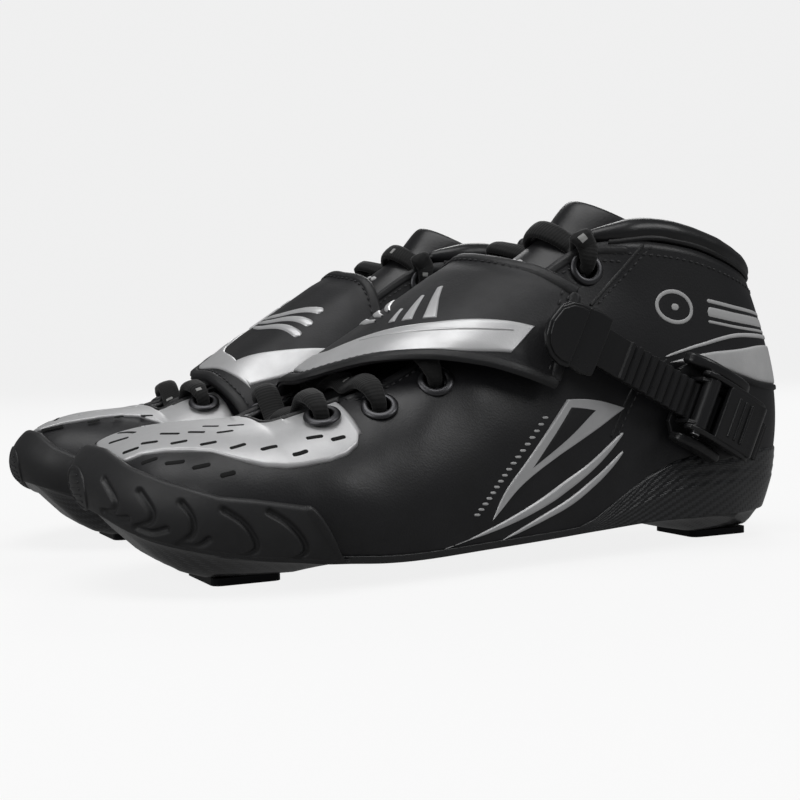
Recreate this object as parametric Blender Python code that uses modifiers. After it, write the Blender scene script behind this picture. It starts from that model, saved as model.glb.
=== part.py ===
"""A pair of low-cut speed skate boots, without frames, wheels or blades.

Metres, +Z up, toes to -Y, heels to +Y. The left boot stands at +X and the right boot is its
mirror image at -X. The origin is on the ground, midway between the boots.
Boot dimensions below are millimetres in the left boot's own frame: +X is its outer side.
"""
import math

import bmesh
import bpy
from mathutils import Matrix, Vector

MM = 0.001

# Driving dimensions, in millimetres
BOOT_SPACING = 127.0          # centre line to centre line of the pair
MOUNT_SPACING = 195.0         # two-point frame mount, hole to hole
FRONT_MOUNT_Y = -87.0
SHELL_WALL = 2.0
UPPER_WALL = 2.0
GAP = 0.4                     # clearance between pieces that touch
LIFT = 1.3                    # overlays off the leather
RIM_GAP = 1.0                 # leather above the shell's rim
PLATE_HEIGHT = 2.6
MOUNT_HOLE = 6.0
EYELET_BORE = 4.2             # radius
LACE_RADIUS = 1.4
STRAP_THICKNESS = 1.6
LADDER_WIDTH = 14.0
LADDER_THICKNESS = 2.4
LADDER_PITCH = 27.0           # degrees down towards the heel
LADDER_YAW = 4.5              # degrees in towards the heel

# Each row is one upright line of the boot's skin: sole edge, top edge, and how far the line
# swells out and up from the sole edge, and out and down from the top edge.
OUTER_ROWS = [
    ((-14, -130, 25.5), (-15, -108, 50.5), (12, 10), (25, 0)),
    ((5, -129.5, 24), (-12, -104, 51.5), (10, 11), (27, 0)),
    ((21, -122.5, 18.5), (-9.5, -100, 52), (10, 14), (33, 0)),
    ((32.5, -108.5, 14.5), (-7.5, -95, 52.3), (11, 17), (37, 0)),
    ((39.5, -92, 11.5), (-5, -89, 52.5), (12, 19), (43, 0)),
    ((42.5, -79, 10), (-2, -81.5, 52.8), (11, 21), (44, 0)),
    ((43.5, -71, 9), (11, -79, 51.8), (11, 21), (31, 1)),
    ((44, -63, 8.5), (14, -69, 54.5), (11, 21), (28, 2)),
    ((44, -50, 7.5), (17.5, -53, 60), (9, 22), (24, 6)),
    ((43, -35, 7.3), (20, -36, 67), (8, 23), (21, 8)),
    ((40.5, -12, 8), (22, -12, 81.5), (6, 27), (17, 13)),
    ((38, 12, 8.8), (24, 12, 95.5), (4, 31), (13, 18)),
    ((36, 36, 10), (26.5, 34, 109.5), (2, 34), (9, 24)),
    ((34.5, 58, 11.2), (30.5, 54, 112.5), (1, 38), (2, 34)),
    ((33, 82, 11.2), (31, 80, 110), (2, 38), (1, 34)),
    ((28.5, 104, 11), (27, 102, 104), (5, 34), (4, 32)),
    ((18, 122.5, 11.5), (16, 119.5, 98), (12, 33), (9, 28)),
    ((0, 131, 12.5), (0, 125, 95), (15, 34), (11.5, 28)),
]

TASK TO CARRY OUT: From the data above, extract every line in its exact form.

RESULT OF THIS TASK:
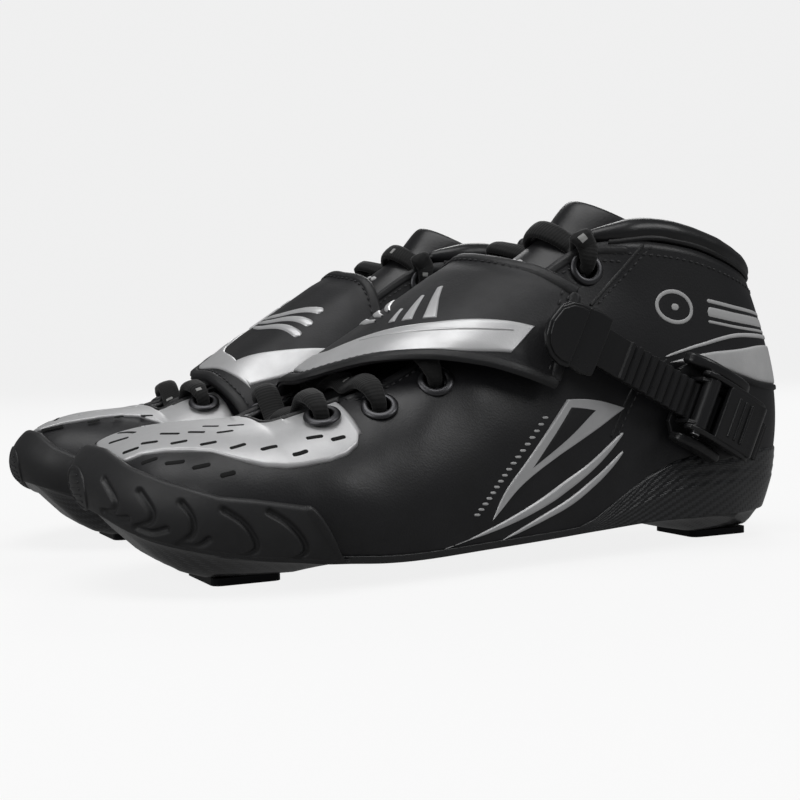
Recreate this object as parametric Blender Python code that uses modifiers. After it, write the Blender scene script behind this picture. It starts from that model, saved as model.glb.
=== part.py ===
"""A pair of low-cut speed skate boots, without frames, wheels or blades.

Metres, +Z up, toes to -Y, heels to +Y. The left boot stands at +X and the right boot is its
mirror image at -X. The origin is on the ground, midway between the boots.
Boot dimensions below are millimetres in the left boot's own frame: +X is its outer side.
"""
import math

import bmesh
import bpy
from mathutils import Matrix, Vector

MM = 0.001

# Driving dimensions, in millimetres
BOOT_SPACING = 127.0          # centre line to centre line of the pair
MOUNT_SPACING = 195.0         # two-point frame mount, hole to hole
FRONT_MOUNT_Y = -87.0
SHELL_WALL = 2.0
UPPER_WALL = 2.0
GAP = 0.4                     # clearance between pieces that touch
LIFT = 1.3                    # overlays off the leather
RIM_GAP = 1.0                 # leather above the shell's rim
PLATE_HEIGHT = 2.6
MOUNT_HOLE = 6.0
EYELET_BORE = 4.2             # radius
LACE_RADIUS = 1.4
STRAP_THICKNESS = 1.6
LADDER_WIDTH = 14.0
LADDER_THICKNESS = 2.4
LADDER_PITCH = 27.0           # degrees down towards the heel
LADDER_YAW = 4.5              # degrees in towards the heel

# Each row is one upright line of the boot's skin: sole edge, top edge, and how far the line
# swells out and up from the sole edge, and out and down from the top edge.
OUTER_ROWS = [
    ((-14, -130, 25.5), (-15, -108, 50.5), (12, 10), (25, 0)),
    ((5, -129.5, 24), (-12, -104, 51.5), (10, 11), (27, 0)),
    ((21, -122.5, 18.5), (-9.5, -100, 52), (10, 14), (33, 0)),
    ((32.5, -108.5, 14.5), (-7.5, -95, 52.3), (11, 17), (37, 0)),
    ((39.5, -92, 11.5), (-5, -89, 52.5), (12, 19), (43, 0)),
    ((42.5, -79, 10), (-2, -81.5, 52.8), (11, 21), (44, 0)),
    ((43.5, -71, 9), (11, -79, 51.8), (11, 21), (31, 1)),
    ((44, -63, 8.5), (14, -69, 54.5), (11, 21), (28, 2)),
    ((44, -50, 7.5), (17.5, -53, 60), (9, 22), (24, 6)),
    ((43, -35, 7.3), (20, -36, 67), (8, 23), (21, 8)),
    ((40.5, -12, 8), (22, -12, 81.5), (6, 27), (17, 13)),
    ((38, 12, 8.8), (24, 12, 95.5), (4, 31), (13, 18)),
    ((36, 36, 10), (26.5, 34, 109.5), (2, 34), (9, 24)),
    ((34.5, 58, 11.2), (30.5, 54, 112.5), (1, 38), (2, 34)),
    ((33, 82, 11.2), (31, 80, 110), (2, 38), (1, 34)),
    ((28.5, 104, 11), (27, 102, 104), (5, 34), (4, 32)),
    ((18, 122.5, 11.5), (16, 119.5, 98), (12, 33), (9, 28)),
    ((0, 131, 12.5), (0, 125, 95), (15, 34), (11.5, 28)),
]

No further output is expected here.